Independence Day Gets Blown Up By Honest Trailers

By Nick Venable | Published

This article is more than 2 years old

Screen Junkies’ “Honest Trailers” video series has given us here at Giant Freakin’ Robot a lot to laugh at since they started skewering the biggest and baddest of cinema. Inception and Prometheus are two memorable standouts. Well, now that Roland Emmerich’s rumors of an Independence Day sequel have developed enough to start dropping casting news, it seems like the perfect time to not be consumed by our petty differences anymore, and to be united in a common interest. And that interest involves skewering Independence Day for being the enjoyably corny hodgepodge of science fiction that it is.

Watching the above clip makes me think that all the films Honest Trailers uses should be at least 15 years old or older, allowing an entirely fresh stream of jokes to develop in ways that doing The Hunger Games seven months after its release can never hope for. There’s no way anybody could be making fun of Jaden Smith back then, and that’s become an essential part of life now.

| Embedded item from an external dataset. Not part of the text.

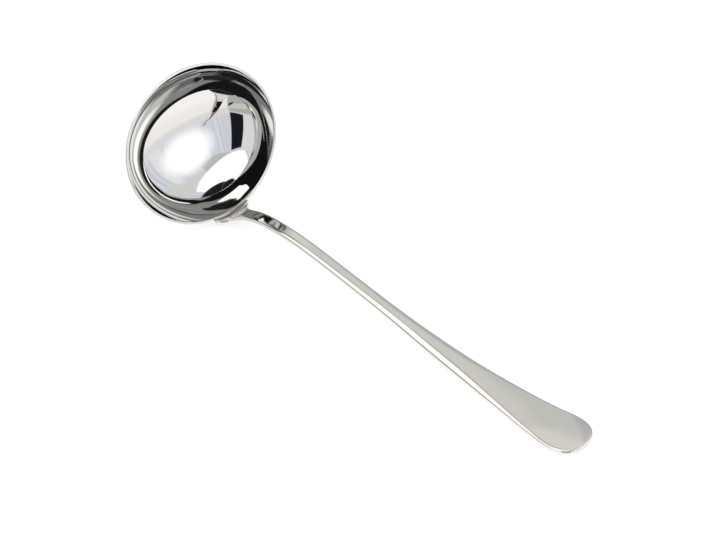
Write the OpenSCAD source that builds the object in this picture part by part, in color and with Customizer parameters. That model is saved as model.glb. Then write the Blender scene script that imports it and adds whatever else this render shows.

From ripping on Emmerich’s insistence on blowing up the White House (see: White House Down), to name-checking a handful of the truly classic sci-fi films that were borrowed from to cobble together Independence Day‘s narrative, there are no dull moments in this video. Having just watched the movie the other day for the first time in well over a decade, I’d forgotten how truly silly a lot of it was. And I’m not even talking about Randy “What the fuck happened to my life?” Quaid and Jeff Goldblum’s immediate sobriety after pounding down the drinks. I’m talking about “Fresh Prince of the Air” Steven Hiller screaming trailer-ready one-liners to no one in particular, and the strange cadence Bill Pullman brings to many of the things President Whitmore says. By the time it gets to listing off all of the film’s details that cement it in the 1990s, I just wanted to keep screen-watching (but not sky-watching) all night.

P.S. This isn’t sci-fi related, but I love the Arrested Development nod when Mae Whitman (as Whitmore’s daughter) is shown. “Her?”